Raw data:
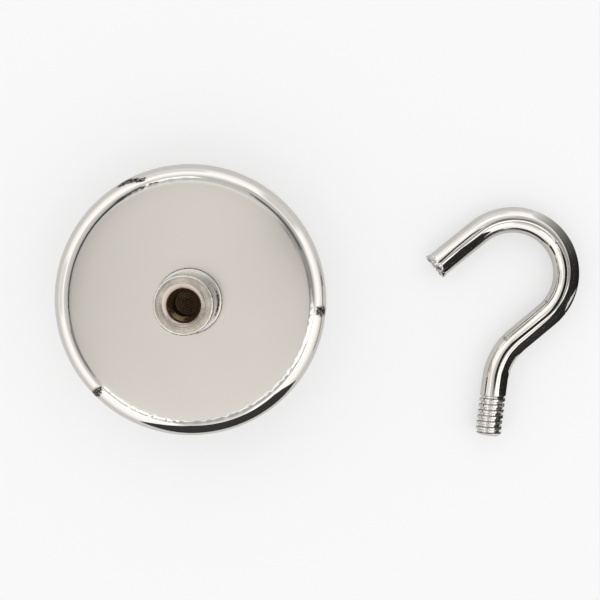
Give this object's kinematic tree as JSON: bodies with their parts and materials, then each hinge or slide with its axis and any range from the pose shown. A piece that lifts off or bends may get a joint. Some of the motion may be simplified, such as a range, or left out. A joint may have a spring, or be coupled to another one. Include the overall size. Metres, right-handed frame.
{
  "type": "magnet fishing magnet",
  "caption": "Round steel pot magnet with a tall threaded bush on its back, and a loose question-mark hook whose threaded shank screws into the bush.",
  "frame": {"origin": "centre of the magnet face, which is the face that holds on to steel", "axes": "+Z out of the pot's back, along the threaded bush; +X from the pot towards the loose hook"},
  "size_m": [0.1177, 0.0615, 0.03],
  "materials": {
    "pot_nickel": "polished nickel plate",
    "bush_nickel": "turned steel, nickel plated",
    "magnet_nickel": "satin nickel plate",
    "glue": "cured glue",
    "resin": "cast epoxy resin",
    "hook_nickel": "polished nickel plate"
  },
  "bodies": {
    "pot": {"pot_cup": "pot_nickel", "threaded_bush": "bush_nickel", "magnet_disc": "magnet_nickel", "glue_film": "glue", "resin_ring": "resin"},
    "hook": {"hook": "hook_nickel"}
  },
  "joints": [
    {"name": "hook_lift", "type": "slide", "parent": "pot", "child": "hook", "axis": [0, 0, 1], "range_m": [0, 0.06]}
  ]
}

Stated exercise: Nothing should be left out: repeat all of the data exactly.

Result for this exercise:
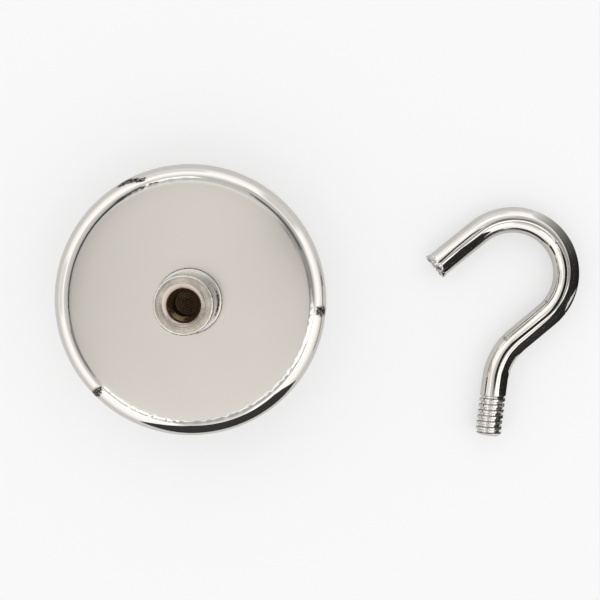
Give this object's kinematic tree as JSON: bodies with their parts and materials, then each hinge or slide with its axis and any range from the pose shown. A piece that lifts off or bends may get a joint. Some of the motion may be simplified, such as a range, or left out. A joint may have a spring, or be coupled to another one. Include the overall size. Metres, right-handed frame.
{
  "type": "magnet fishing magnet",
  "caption": "Round steel pot magnet with a tall threaded bush on its back, and a loose question-mark hook whose threaded shank screws into the bush.",
  "frame": {"origin": "centre of the magnet face, which is the face that holds on to steel", "axes": "+Z out of the pot's back, along the threaded bush; +X from the pot towards the loose hook"},
  "size_m": [0.1177, 0.0615, 0.03],
  "materials": {
    "pot_nickel": "polished nickel plate",
    "bush_nickel": "turned steel, nickel plated",
    "magnet_nickel": "satin nickel plate",
    "glue": "cured glue",
    "resin": "cast epoxy resin",
    "hook_nickel": "polished nickel plate"
  },
  "bodies": {
    "pot": {"pot_cup": "pot_nickel", "threaded_bush": "bush_nickel", "magnet_disc": "magnet_nickel", "glue_film": "glue", "resin_ring": "resin"},
    "hook": {"hook": "hook_nickel"}
  },
  "joints": [
    {"name": "hook_lift", "type": "slide", "parent": "pot", "child": "hook", "axis": [0, 0, 1], "range_m": [0, 0.06]}
  ]
}